Calcium-Based Catalytic System for the Synthesis of Bio-Derived Cyclic Carbonates under Mild Conditions

Recently, bio-derived cyclic carbonates have gained significant importance: e.g., as building blocks in non-isocyanate polyurethanes (NIPUs). Herein we report the development of a calcium-based catalyst system for the synthesis of challenging internal and trisubstituted cyclic carbonates from bio-derived epoxides and CO₂ under mild reaction conditions. Several crown ethers were tested as ligands in combination with various cocatalysts for the possible activation of CO₂. The most active system consists of a dicyclohexyl-functionalized 18-crown-6 ether and triphenylphosphane in addition to calcium iodide.
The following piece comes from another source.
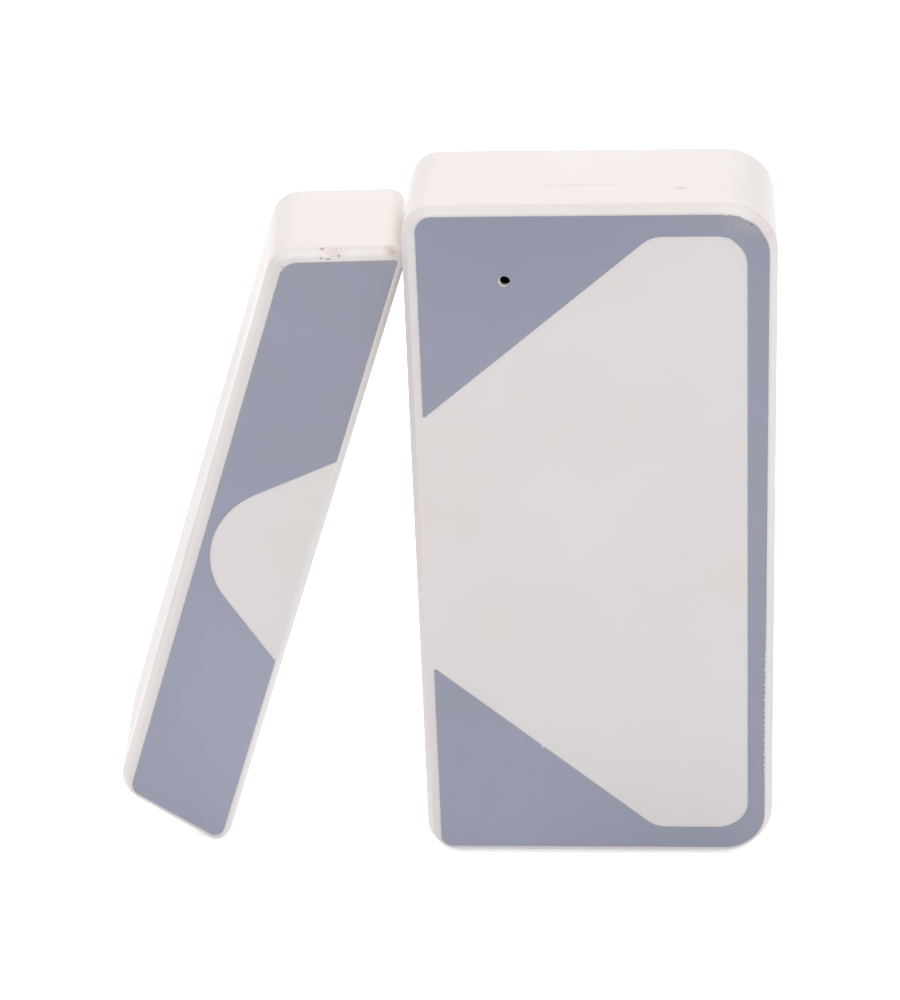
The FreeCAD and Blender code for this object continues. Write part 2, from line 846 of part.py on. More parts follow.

The in situ complexation of Ca²⁺ by the crown ether was detected by ¹H NMR spectroscopy. Interestingly, the addition of triphenylphosphane as a cocatalyst leads to a significant increase in activity, which is similar to or even higher than that of organic superbases such as DBU and TBD. The catalytic system was employed in the conversion of 16 different bio-derived epoxides, including fatty acid esters, oils, and terpenes with CO₂, and is able to facilitate the reaction under mild conditions. Various internal epoxides were converted at only 45 °C, 0.5 MPa CO₂ pressure, a catalyst loading of 5 mol %, and a reaction time of 24 h with isolated yields up to 98% of the respective carbonate. The challenging terpene-based carbonates were isolated in yields up to 81%, although harsher reaction conditions were necessary.